__Description of the task__:
Locate the line bearing "function hingeLeaf(z0, z1)" in the material below, then reproduce it and each following line up to and including the line bearing "obj.matrix_parent_inverse = Matrix.Identity(4)".
=-=-=-=-=
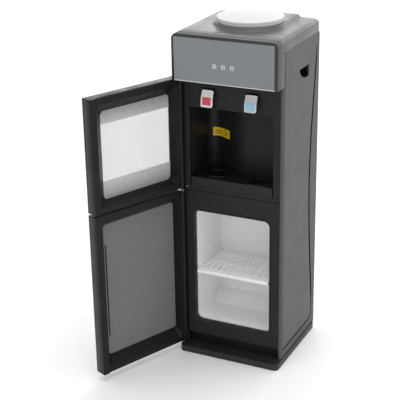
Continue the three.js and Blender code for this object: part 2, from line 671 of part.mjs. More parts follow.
function addWorks() {
  const floor = BASE.height + GAP;
  const compressor = turn([
    [0, floor], [30, floor], [30, floor + 12], [38, floor + 20],
    [38, floor + 92], [30, floor + 112], [0, floor + 118],
  ], 28).translate(40, 96, 0);
  add("compressor", compressor, "blackPlastic");

  const { x, y, radius, bottom, top } = HOT_TANK;
  add("hot_tank", turn([
    [0, bottom], [radius - 8, bottom + 3], [radius, bottom + 12],
    [radius, top - 12], [radius - 8, top - 3], [0, top],
  ], 28).translate(x, y, 0), "steel");
  const ring = radius + 0.5;
  add("heater_band", turn([
    [ring, bottom + 30], [ring + 4, bottom + 30], [ring + 4, bottom + 62],
    [ring, bottom + 62], [ring, bottom + 30],
  ], 28).translate(x, y, 0), "steel");

  const cold = COLD_TANK;
  add("cold_tank", turn([
    [0, cold.bottom], [cold.radius - 10, cold.bottom + 3], [cold.radius, cold.bottom + 14],
    [cold.radius, cold.top - 6], [cold.radius - 6, cold.top], [0, cold.top],
  ], 28).translate(cold.x, cold.y, 0), "steel");

  const hose = 5;
  const tapBack = FRONT + 71 + hose / 2;
  add("hot_hose", tube([
    [-TAP_X, tapBack - 1.8, 812], [-TAP_X - 4, tapBack + 22, 806], [-88, 30, 780], [-84, 70, 760],
    [x - 10, y, top + 12], [x - 6, y, top + 2],
  ], hose, 24, 6), "whitePlastic");
  add("cold_hose", tube([
    [TAP_X, tapBack - 1.8, 812], [TAP_X, tapBack + 16, 809], [58, -16, 802],
    [cold.x + 26, cold.y - cold.radius + 1, 800],
  ], hose, 10, 6), "whitePlastic");
}

// ---------------------------------------------------------------- refrigerated cabinet
function addCabinet() {
  const wall = 11;
  const { half, bottom, top, corner, depth } = CABINET;
  const y0 = FRONT + FRAME_DEPTH + GAP;
  const back = FRONT + depth;
  const shell = roundedRect(-half - wall, half + wall, bottom - wall, top + wall, 6);
  const outer = frontSlab(shell, y0, back + 9, 3);
  const inner = frontSlab(roundedRect(-half, half, bottom, top, corner), y0 - 1, back, 6);
  const hump = sideSlab(polygon([
    [back - 52, bottom - 3], [back + 2, bottom - 3], [back + 2, bottom + 34], [back - 14, bottom + 26],
  ]), -half - 2, half + 2);
  const railZ = SHELF.z - SHELF.thick;
  const rails = [];
  for (const side of [-1, 1]) {
    for (const [z0, z1] of [[railZ - 8, railZ - 1], [SHELF.z + 1, SHELF.z + 22]]) {
      const [x0, x1] = [side * (half - 4), side * (half + 3)].sort((a, b) => a - b);
      rails.push(box(x0, x1, y0 + 6, back + 2, z0, z1));
    }
  }
  add("fridge_liner", join(cut(outer, inner), hump, ...rails), "liner");

  const seal = roundedRect(-half - 8, half + 8, bottom - 8, top + 8, corner + 8);
  seal.holes.push(roundedRect(-half - 1, half + 1, bottom - 1, top + 1, corner + 1));
  add("cabinet_gasket", frontSlab(seal, FRONT - 6.5, FRONT - GAP, 4), "rubber");

  const shelfHalf = half - 1;
  const front = FRONT + 2;
  const slab = polygon([
    [-shelfHalf, front], [shelfHalf, front], [shelfHalf, SHELF.back], [-shelfHalf, SHELF.back],
  ]);
  const columns = 11;
  const pitch = 18.5;
  for (const [from, to] of [[0.14, 0.46], [0.56, 0.84]]) {
    for (let i = 0; i < columns; i += 1) {
      const x = (i - (columns - 1) / 2) * pitch;
      const run = SHELF.back - front;
      slab.holes.push(roundedRect(x - 4, x + 4, front + run * from, front + run * to, 3));
    }
  }
  const plate = raise(slab, SHELF.z - SHELF.thick, SHELF.z, 1);
  const rib = shelfHalf - 4;
  const under = box(-rib, rib, front + 4, SHELF.back - 4, SHELF.z - SHELF.thick - 1, SHELF.z - 4);
  add("fridge_shelf", cut(plate, under), "whitePlastic");
}

// ---------------------------------------------------------------- doors
// A door is drawn closed about its pin: x along it, y from the rim (0) to the outer face (-thick).
function doorGroup() {
  const group = new THREE.Group();
  group.position.set(PIVOT.x, PIVOT.y, 0);
  group.rotation.z = THREE.MathUtils.degToRad(-DOOR.angle);
  part.add(group);
  return group;
}

// The hollow's limits as (x0, x1, z0, z1), drawn in by inset.
function doorLimits({ bottom, top }, [x0, x1, above, below], inset = 0) {
  return [x0 + inset, x1 - inset, bottom + above + inset, top - below - inset];
}

function doorFrame(door, { mouth, window }) {
  const { bottom, top } = door;
  const y0 = -DOOR.thick + DOOR.skin + GAP;
  const tray = box(DOOR.left, DOOR.right, y0, 0, bottom, top);
  const knuckle = post(0, 0, bottom, top, DOOR.knuckle, 20);
  const hollow = taper(y0 - 1, doorLimits(door, window), 0.01, doorLimits(door, mouth));
  const pinHoles = [[bottom - 1, bottom + 14], [top - 14, top + 1]].map(([z0, z1]) =>
    post(0, 0, z0, z1, PIN_RADIUS + 0.5, 12));
  return cut(join(tray, knuckle), hollow, ...pinHoles);
}

function doorSkin({ bottom, top }) {
  const skin = roundedRect(DOOR.left, DOOR.right, bottom, top, 3);
  return frontSlab(skin, -DOOR.thick, -DOOR.thick + DOOR.skin, 3);
}

function addDoors() {
  const upper = doorGroup();
  add("upper_door_frame", doorFrame(UPPER_DOOR, UPPER_HOLLOW), "blackPlastic", upper);
  add("upper_door_glass", doorSkin(UPPER_DOOR), "clearGlass", upper);

  const lower = doorGroup();
  add("lower_door_frame", doorFrame(LOWER_DOOR, LOWER_HOLLOW), "blackPlastic", lower);
  add("lower_door_skin", doorSkin(LOWER_DOOR), "blackGloss", lower);
  const panel = roundedRect(...doorLimits(LOWER_DOOR, LOWER_HOLLOW.window, GAP), 5);
  const panelBack = -DOOR.thick + DOOR.skin + GAP;
  add("lower_door_panel", frontSlab(panel, panelBack, panelBack + 2, 3), "doorGrey", lower);
}

function hingeLeaf(z0, z1) {
  return box(PIVOT.x - 5, PIVOT.x + 9, PIVOT.y - 6, FRONT - GAP, z0, z1);
}

function addHinges() {
  const pin = (z0, z1) => post(PIVOT.x, PIVOT.y, z0, z1, PIN_RADIUS, 12);
  const middle = (UPPER_DOOR.bottom + LOWER_DOOR.top) / 2;
  const engage = 10;
  const reach = 2.5 + engage;
  add("middle_hinge", join(hingeLeaf(middle - 1, middle + 1), pin(middle - reach, middle + reach)), "steel");
  const head = HEAD.bottom - GAP;
  add("top_hinge", join(hingeLeaf(head - 2, head), pin(UPPER_DOOR.top - engage, head - 1)), "steel");
  add("bottom_hinge", pin(BASE.height + GAP, LOWER_DOOR.bottom + engage), "steel");
}

addBase();
addSides();
addFronts();
addNiche();
addFascia();
addTap("hot", "red", "whitePlastic");
addTap("cold", "blue", "whitePlastic");
addHead();
addTopCover();
addWell();
addBack();
addWorks();
addCabinet();
addDoors();
addHinges();

export default part;
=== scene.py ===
# A floor-standing water dispenser with its two doors open. Shapes are written in millimetres and
# scaled to metres when a mesh is made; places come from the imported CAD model.
import json
import math
import bmesh
import bpy
from mathutils import Matrix, Vector


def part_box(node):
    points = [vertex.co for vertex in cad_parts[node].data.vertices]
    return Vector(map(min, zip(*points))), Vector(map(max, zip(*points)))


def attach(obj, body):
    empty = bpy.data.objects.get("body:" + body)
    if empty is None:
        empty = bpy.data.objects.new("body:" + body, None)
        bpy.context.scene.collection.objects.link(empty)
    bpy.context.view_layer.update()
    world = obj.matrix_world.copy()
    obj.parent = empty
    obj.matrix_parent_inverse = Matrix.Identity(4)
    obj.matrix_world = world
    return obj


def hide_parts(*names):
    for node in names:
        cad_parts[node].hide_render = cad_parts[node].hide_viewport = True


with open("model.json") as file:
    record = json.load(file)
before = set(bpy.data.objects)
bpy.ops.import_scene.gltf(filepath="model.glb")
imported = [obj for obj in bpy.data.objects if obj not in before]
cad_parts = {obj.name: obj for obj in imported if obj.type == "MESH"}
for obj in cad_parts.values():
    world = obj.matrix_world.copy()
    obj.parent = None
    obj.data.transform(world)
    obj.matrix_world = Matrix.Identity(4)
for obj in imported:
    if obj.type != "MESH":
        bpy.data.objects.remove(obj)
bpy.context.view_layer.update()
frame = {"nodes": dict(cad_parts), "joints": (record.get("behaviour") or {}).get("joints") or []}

MM = 0.001


# ---------------------------------------------------------------- places read from the frame
def span(node, wanted="x0 x1 y0 y1 z0 z1"):
    """The wanted sides of a CAD node, in millimetres."""
    low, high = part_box(node)
    sides = {"x0": low[0], "x1": high[0], "y0": low[1], "y1": high[1], "z0": low[2], "z1": high[2]}
    return [sides[side] / MM for side in wanted.split()]


def edge_of(node, side):
    """One side of a CAD node, in millimetres."""
    return span(node, side)[0]


def joint_named(name):
    return next(joint for joint in frame["joints"] if joint["name"] == name)


HINGE = joint_named("upper_door_hinge")
DOOR_TO_WORLD = (
    Matrix.Translation(Vector(HINGE["pos_m"][:2] + [0.0]))
    @ Matrix.Rotation(math.radians(HINGE["range_deg"][0]), 4, "Z")
)


# ---------------------------------------------------------------- camera, light and floor
CAMERA = {"place": (1.2279, -2.8383, 1.7006), "azimuth": 26.0, "pitch": 21.9, "roll": -1.0, "lens": 102.5}
MIDDLE = (0.0, 0.0, 0.6)
LIGHTS = (  # name, place, target, size and power
    ("overhead", (0.3, -0.1, 3.4), MIDDLE, (2.6, 2.6), 36.0),
    ("right_side", (3.2, 0.5, 1.6), MIDDLE, (2.0, 2.4), 8.0),
    ("back_wall", (0.0, 6.0, 2.6), (0.0, 0.0, 1.4), (10.0, 4.0), 240.0),
)
WORLD_STRENGTH = 0.86
FLOOR_HALF = 16.0


def camera_axes():
    azimuth = math.radians(CAMERA["azimuth"])
    pitch = math.radians(CAMERA["pitch"])
    forward = Vector((
        -math.sin(azimuth) * math.cos(pitch),
        math.cos(azimuth) * math.cos(pitch),
        -math.sin(pitch),
    ))
    right = Vector((math.cos(azimuth), math.sin(azimuth), 0.0))
    up = right.cross(forward)
    roll = Matrix.Rotation(math.radians(-CAMERA["roll"]), 3, forward)
    return roll @ right, roll @ up, forward


def add_camera():
    right, up, forward = camera_axes()
    data = bpy.data.cameras.new("camera")
    data.lens = CAMERA["lens"]
    data.sensor_width = 36.0
    data.clip_end = 100.0
    camera = bpy.data.objects.new("camera", data)
    turn = Matrix((right, up, -forward)).transposed()
    camera.matrix_world = Matrix.Translation(Vector(CAMERA["place"])) @ turn.to_4x4()
    bpy.context.scene.collection.objects.link(camera)
    bpy.context.scene.camera = camera


def area_light(name, place, target, size, power):
    data = bpy.data.lights.new(name, "AREA")
    data.shape = "RECTANGLE"
    data.size, data.size_y = size
    data.energy = power
    light = bpy.data.objects.new(name, data)
    light.location = place
    aim = Vector(target) - Vector(place)
    light.rotation_euler = aim.to_track_quat("-Z", "Y").to_euler()
    bpy.context.scene.collection.objects.link(light)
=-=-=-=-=
__Complete answer__:
function hingeLeaf(z0, z1) {
  return box(PIVOT.x - 5, PIVOT.x + 9, PIVOT.y - 6, FRONT - GAP, z0, z1);
}

function addHinges() {
  const pin = (z0, z1) => post(PIVOT.x, PIVOT.y, z0, z1, PIN_RADIUS, 12);
  const middle = (UPPER_DOOR.bottom + LOWER_DOOR.top) / 2;
  const engage = 10;
  const reach = 2.5 + engage;
  add("middle_hinge", join(hingeLeaf(middle - 1, middle + 1), pin(middle - reach, middle + reach)), "steel");
  const head = HEAD.bottom - GAP;
  add("top_hinge", join(hingeLeaf(head - 2, head), pin(UPPER_DOOR.top - engage, head - 1)), "steel");
  add("bottom_hinge", pin(BASE.height + GAP, LOWER_DOOR.bottom + engage), "steel");
}

addBase();
addSides();
addFronts();
addNiche();
addFascia();
addTap("hot", "red", "whitePlastic");
addTap("cold", "blue", "whitePlastic");
addHead();
addTopCover();
addWell();
addBack();
addWorks();
addCabinet();
addDoors();
addHinges();

export default part;
=== scene.py ===
# A floor-standing water dispenser with its two doors open. Shapes are written in millimetres and
# scaled to metres when a mesh is made; places come from the imported CAD model.
import json
import math
import bmesh
import bpy
from mathutils import Matrix, Vector


def part_box(node):
    points = [vertex.co for vertex in cad_parts[node].data.vertices]
    return Vector(map(min, zip(*points))), Vector(map(max, zip(*points)))


def attach(obj, body):
    empty = bpy.data.objects.get("body:" + body)
    if empty is None:
        empty = bpy.data.objects.new("body:" + body, None)
        bpy.context.scene.collection.objects.link(empty)
    bpy.context.view_layer.update()
    world = obj.matrix_world.copy()
    obj.parent = empty
    obj.matrix_parent_inverse = Matrix.Identity(4)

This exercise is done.